>> Begin Dataset records
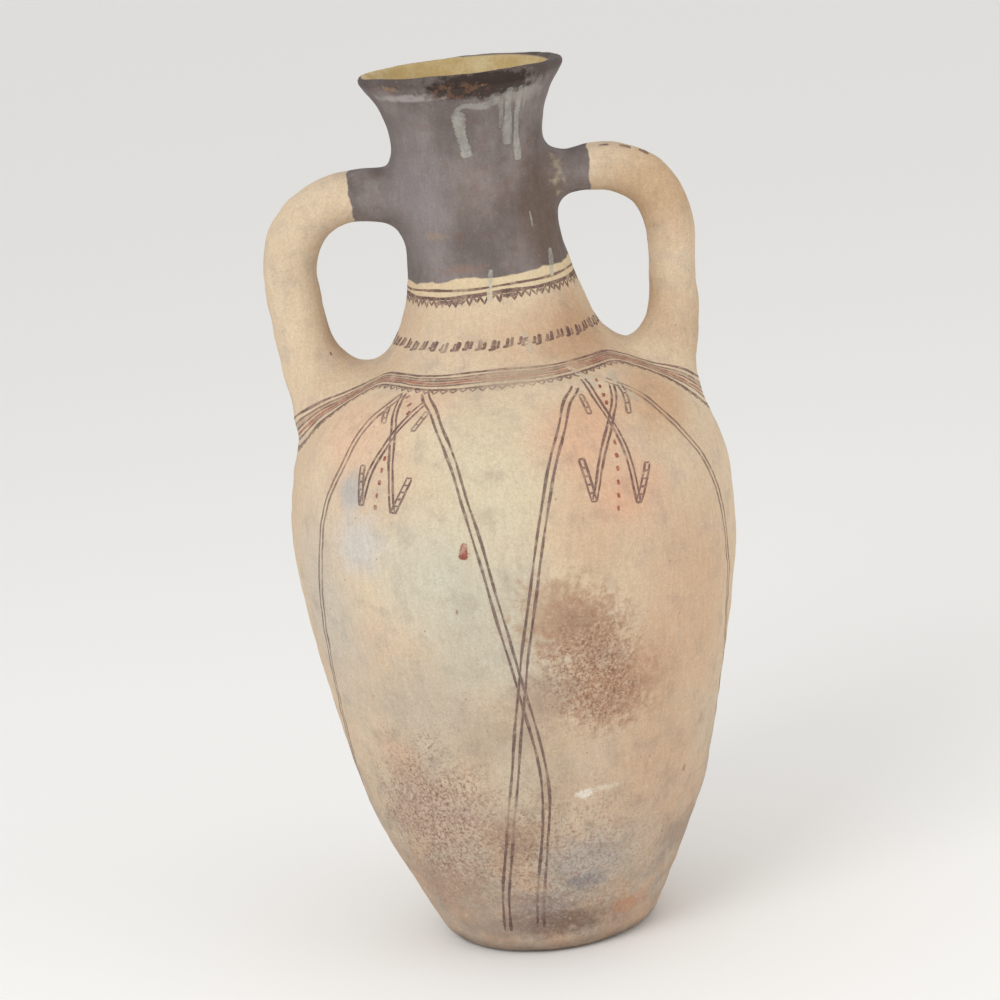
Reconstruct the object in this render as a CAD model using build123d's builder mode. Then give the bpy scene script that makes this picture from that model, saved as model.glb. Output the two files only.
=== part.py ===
"""A hand-built two-handled water amphora in painted earthenware, in millimetres.

The vessel stands upright on +Z with its origin at the centre of its underside. The handles
lie in the XZ plane. It is built as the potter builds it: a floor disc, five rings of coiled
wall and a rim coil, each lapped over the one below on a slanted joint, two pulled handles
seated in shallow sockets, and a collar of soft clay pressed round each handle end.
"""

import os

from build123d import *

# Driving dimensions
HEIGHT = 520.0
FLOOR_THICKNESS = 10.0
FOOT_RADIUS = 55.0
BELLY_RADIUS = 131.2
BELLY_HEIGHT = 256.0
SOCKET_DEPTH = 3.0

# The outside and the inside of the wall, as (radius, height) from the foot up to the lip
OUTER_WALL = [
    (66.0, 7.0),
    (82.0, 40.0),
    (102.3, 90.0),
    (115.0, 142.0),
    (129.6, 228.0),
    (BELLY_RADIUS, BELLY_HEIGHT),
    (122.3, 305.0),
    (104.5, 331.5),
    (84.0, 345.5),
    (65.0, 358.5),
    (52.6, 382.0),
    (44.6, 440.0),
    (44.2, 472.0),
    (50.3, 502.0),
    (59.3, HEIGHT - 3.5),
]
INNER_WALL = [
    (54.0, FLOOR_THICKNESS + 3.0),
    (74.8, 43.4),
    (94.7, 92.5),
    (107.2, 143.8),
    (121.7, 229.0),
    (BELLY_RADIUS - 8.0, BELLY_HEIGHT),
    (115.2, 301.4),
    (99.2, 325.5),
    (79.5, 338.9),
    (59.3, 352.8),
    (45.1, 379.4),
    (37.0, 440.0),
    (36.9, 473.0),
    (43.5, 504.5),
    (53.6, HEIGHT - 1.5),
]
OUTER_ENDS = ((0.43, 0.9), (0.5, 0.87))
INNER_ENDS = ((0.55, 0.83), (0.6, 0.8))
LIP_CREST = (56.8, HEIGHT)
FLOOR_RADIUS = 48.5

# Joints between the wall sections: where each crosses the outside, as (radius, height)
LOWER_JOINT = (111.0, 122.0)
BELLY_JOINT = (BELLY_RADIUS, 246.0)
ROOT_JOINT = (66.0, 357.0)
THROAT_JOINT = (47.2, 404.0)
RIM_JOINT = (45.3, 478.0)
LAP_SLOPE = 0.5
OUTSIDE_REACH = 200.0

# Each handle: its side, the height and reach of its upper arm, its bend and where it lands
HANDLES = {
    "left": {"side": -1, "height": 451.0, "reach": 72.0, "bend": 41.0, "foot": (106.0, 352.0), "girth": 1.0},
    "right": {"side": 1, "height": 454.5, "reach": 70.0, "bend": 39.5, "foot": (105.5, 352.0), "girth": 0.91},
}
ARM_START = 30.0
FOOT_ROOT = (93.0, 320.0)
# Sections of a handle of girth 1: (share of its length, thickness, depth, shift into the loop)
HANDLE_SECTIONS = [
    (0.00, 29.0, 33.0, 0.0),
    (0.18, 29.5, 33.0, 0.0),
    (0.32, 31.5, 33.5, 0.0),
    (0.46, 33.0, 34.0, 0.0),
    (0.58, 33.5, 34.0, 0.0),
    (0.70, 32.5, 35.0, 0.0),
    (0.80, 34.0, 37.5, 0.0),
    (1.00, 36.5, 41.0, 0.0),
]
# Sections of a collar on a handle of girth 1: (share, thickness, depth, shift into the loop)
NECK_COLLAR = [
    (0.02, 52.0, 46.5, 8.5),
    (0.075, 45.0, 41.5, 6.0),
    (0.115, 34.5, 36.0, 2.0),
    (0.17, 30.5, 34.5, 0.0),
]
FOOT_COLLAR = [
    (0.985, 64.0, 56.0, 13.0),
    (0.91, 60.0, 53.0, 11.5),
    (0.86, 54.0, 47.0, 9.0),
    (0.81, 46.5, 42.5, 5.6),
    (0.76, 39.5, 39.0, 2.6),
    (0.72, 34.6, 36.5, 0.5),
]



def write(piece, name):
    """Labels a finished piece and writes it as its own STEP file."""
    piece.part.label = name
    export_step(piece.part, f"parts/{name}.step")
    print(name, "solids", len(piece.part.solids()), "volume", round(piece.part.volume))


def filled_vessel(inset):
    """The vessel as if it were solid, with its surface moved in and down by inset."""
    with BuildPart() as filled:
        with BuildSketch(Plane.XZ):
            with BuildLine():
                surface = Spline(*[(r - inset, z - inset) for r, z in OUTER_WALL], tangents=OUTER_ENDS)
                Polyline(surface @ 1, (0, (surface @ 1).Y), (0, (surface @ 0).Y), surface @ 0)
            make_face()
        revolve(axis=Axis.Z)
    return filled.part


def wall_outline():
    """Half the section of the whole vessel: floor and wall in one outline."""
    with BuildSketch(Plane.XZ) as outline:
        with BuildLine():
            outer = Spline(*OUTER_WALL, tangents=OUTER_ENDS)
            inner = Spline(*INNER_WALL, tangents=INNER_ENDS)
            ThreePointArc(outer @ 1, LIP_CREST, inner @ 1)
            TangentArc((FOOT_RADIUS, 0), outer @ 0, tangent=(1, 0))
            TangentArc((FLOOR_RADIUS, FLOOR_THICKNESS), inner @ 0, tangent=(1, 0))
            Polyline((FOOT_RADIUS, 0), (0, 0), (0, FLOOR_THICKNESS), (FLOOR_RADIUS, FLOOR_THICKNESS))
        make_face()
    return outline.sketch


def lap_line(joint):
    """The two ends of a slanted joint, which rises from the outside of the wall to the axis."""
    radius, height = joint
    on_axis = (0, height + radius * LAP_SLOPE)
    outside = (OUTSIDE_REACH, height - (OUTSIDE_REACH - radius) * LAP_SLOPE)
    return on_axis, outside


def level_line(height):
    """The two ends of a level joint."""
    return (0, height), (OUTSIDE_REACH, height)


def wall_section(outline, below, above):
    """The ring of wall between two joint lines."""
    with BuildPart() as ring:
        with BuildSketch(Plane.XZ):
            add(outline)
            with BuildLine():
                Polyline(below[0], below[1], above[1], above[0], close=True)
            make_face(mode=Mode.INTERSECT)
        revolve(axis=Axis.Z)
    return ring.part


def handle_route(side, height, reach, bend, foot):
    """Centre line of a handle: out from the neck, round its bend and down to the shoulder."""
    with BuildLine(Plane.XZ) as route:
        arm = Line((side * ARM_START, height), (side * reach, height))
        turn = TangentArc(arm @ 1, (side * (reach + bend), height - bend), tangent=(side, 0))
        leg = TangentArc(turn @ 1, (side * foot[0], foot[1]), tangent=(0, -1))
        TangentArc(leg @ 1, (side * FOOT_ROOT[0], FOOT_ROOT[1]), tangent=leg % 1)
    return route.wire()


def oval_bar(route, side, girth, sections):
    """A solid through oval sections set along a handle's centre line."""
    with BuildPart() as bar:
        for share, thickness, depth, shift in sections:
            along = route % share
            into_loop = Vector(0, side, 0).cross(along)
            with BuildSketch(Plane(route @ share + into_loop * shift, x_dir=(0, 1, 0), z_dir=along)):
                Ellipse(depth * girth / 2, thickness * girth / 2)
        loft()
    return bar.part


os.makedirs("parts", exist_ok=True)
outside = filled_vessel(0)
socket_surface = filled_vessel(SOCKET_DEPTH)
bars = []

# Handles and their collars
for name, spec in HANDLES.items():
    side, girth = spec["side"], spec["girth"]
    route = handle_route(side, spec["height"], spec["reach"], spec["bend"], spec["foot"])
    bar = oval_bar(route, side, girth, HANDLE_SECTIONS)
    bars.append(bar)
    with BuildPart() as handle:
        add(bar)
        add(socket_surface, mode=Mode.SUBTRACT)
    write(handle, f"{name}_handle")

    for end, sections in {"neck": NECK_COLLAR, "foot": FOOT_COLLAR}.items():
        with BuildPart() as collar:
            add(oval_bar(route, side, girth, sections))
            add(outside, mode=Mode.SUBTRACT)
            add(bar, mode=Mode.SUBTRACT)
        write(collar, f"{name}_{end}_collar")

# Wall sections from the floor up, with sockets in the shoulder and the neck for the handles
outline = wall_outline()
joints = {
    "floor_disc": (level_line(-1), level_line(FLOOR_THICKNESS)),
    "lower_wall": (level_line(FLOOR_THICKNESS), lap_line(LOWER_JOINT)),
    "belly_wall": (lap_line(LOWER_JOINT), lap_line(BELLY_JOINT)),
    "shoulder": (lap_line(BELLY_JOINT), lap_line(ROOT_JOINT)),
    "neck_root": (lap_line(ROOT_JOINT), lap_line(THROAT_JOINT)),
    "neck": (lap_line(THROAT_JOINT), lap_line(RIM_JOINT)),
    "rim": (lap_line(RIM_JOINT), level_line(HEIGHT + 1)),
}
with BuildPart() as sockets:
    add(bars)
    add(socket_surface, mode=Mode.SUBTRACT)
for name, (below, above) in joints.items():
    with BuildPart() as section:
        add(wall_section(outline, below, above))
        if name in ("shoulder", "neck"):
            add(sockets.part, mode=Mode.SUBTRACT)
    write(section, name)
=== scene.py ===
"""Painted two-handled amphora: one hand-built clay surface, worked out from the CAD frame.

The CAD wall, handles and collars are merged into a single smooth body of clay, given the
unevenness of hand building, and cut again into closed pieces that stand for the CAD nodes.
The painted lines are thin slabs of pigment laid on that surface. Positions on the vessel are
(azimuth, height): azimuth in degrees from the front towards the right handle, height in mm.
"""

import math

import bmesh
import bpy
import numpy as np
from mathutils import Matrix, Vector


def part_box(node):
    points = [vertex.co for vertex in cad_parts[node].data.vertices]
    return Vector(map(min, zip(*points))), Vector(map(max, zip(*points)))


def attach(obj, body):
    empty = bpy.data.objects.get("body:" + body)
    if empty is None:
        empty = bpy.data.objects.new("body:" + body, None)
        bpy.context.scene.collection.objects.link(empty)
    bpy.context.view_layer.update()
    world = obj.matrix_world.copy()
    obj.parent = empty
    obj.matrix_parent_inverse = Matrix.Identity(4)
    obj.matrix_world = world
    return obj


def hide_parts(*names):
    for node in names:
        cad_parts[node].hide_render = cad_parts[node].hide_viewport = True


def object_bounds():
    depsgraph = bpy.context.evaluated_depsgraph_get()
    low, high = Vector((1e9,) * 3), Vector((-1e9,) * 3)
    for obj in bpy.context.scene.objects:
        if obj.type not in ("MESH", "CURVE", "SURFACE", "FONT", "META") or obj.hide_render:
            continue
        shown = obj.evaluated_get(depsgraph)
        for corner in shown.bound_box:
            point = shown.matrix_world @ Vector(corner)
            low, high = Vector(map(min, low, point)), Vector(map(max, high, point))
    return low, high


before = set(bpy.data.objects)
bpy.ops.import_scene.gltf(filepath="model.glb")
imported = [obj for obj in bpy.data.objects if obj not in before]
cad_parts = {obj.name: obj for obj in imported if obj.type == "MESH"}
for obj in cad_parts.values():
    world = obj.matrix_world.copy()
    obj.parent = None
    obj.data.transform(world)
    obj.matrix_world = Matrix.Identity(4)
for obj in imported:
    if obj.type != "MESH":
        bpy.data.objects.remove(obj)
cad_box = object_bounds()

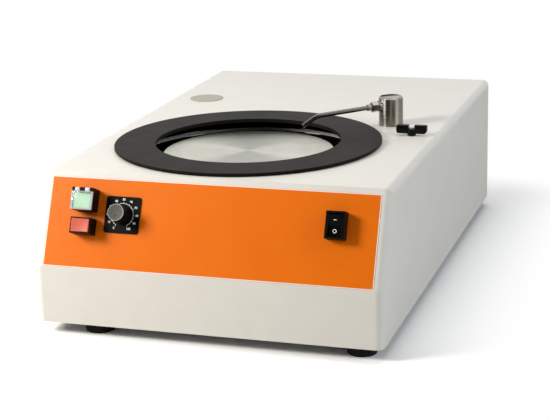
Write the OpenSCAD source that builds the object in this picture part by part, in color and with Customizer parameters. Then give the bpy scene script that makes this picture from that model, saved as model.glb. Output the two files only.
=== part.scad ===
>> End Dataset records
What is asked>
From the line that contains "Write the OpenSCAD" down to the last line of the listing above, repeat each line exactly, and include nothing else.

Result of the exercise>
Write the OpenSCAD source that builds the object in this picture part by part, in color and with Customizer parameters. Then give the bpy scene script that makes this picture from that model, saved as model.glb. Output the two files only.
=== part.scad ===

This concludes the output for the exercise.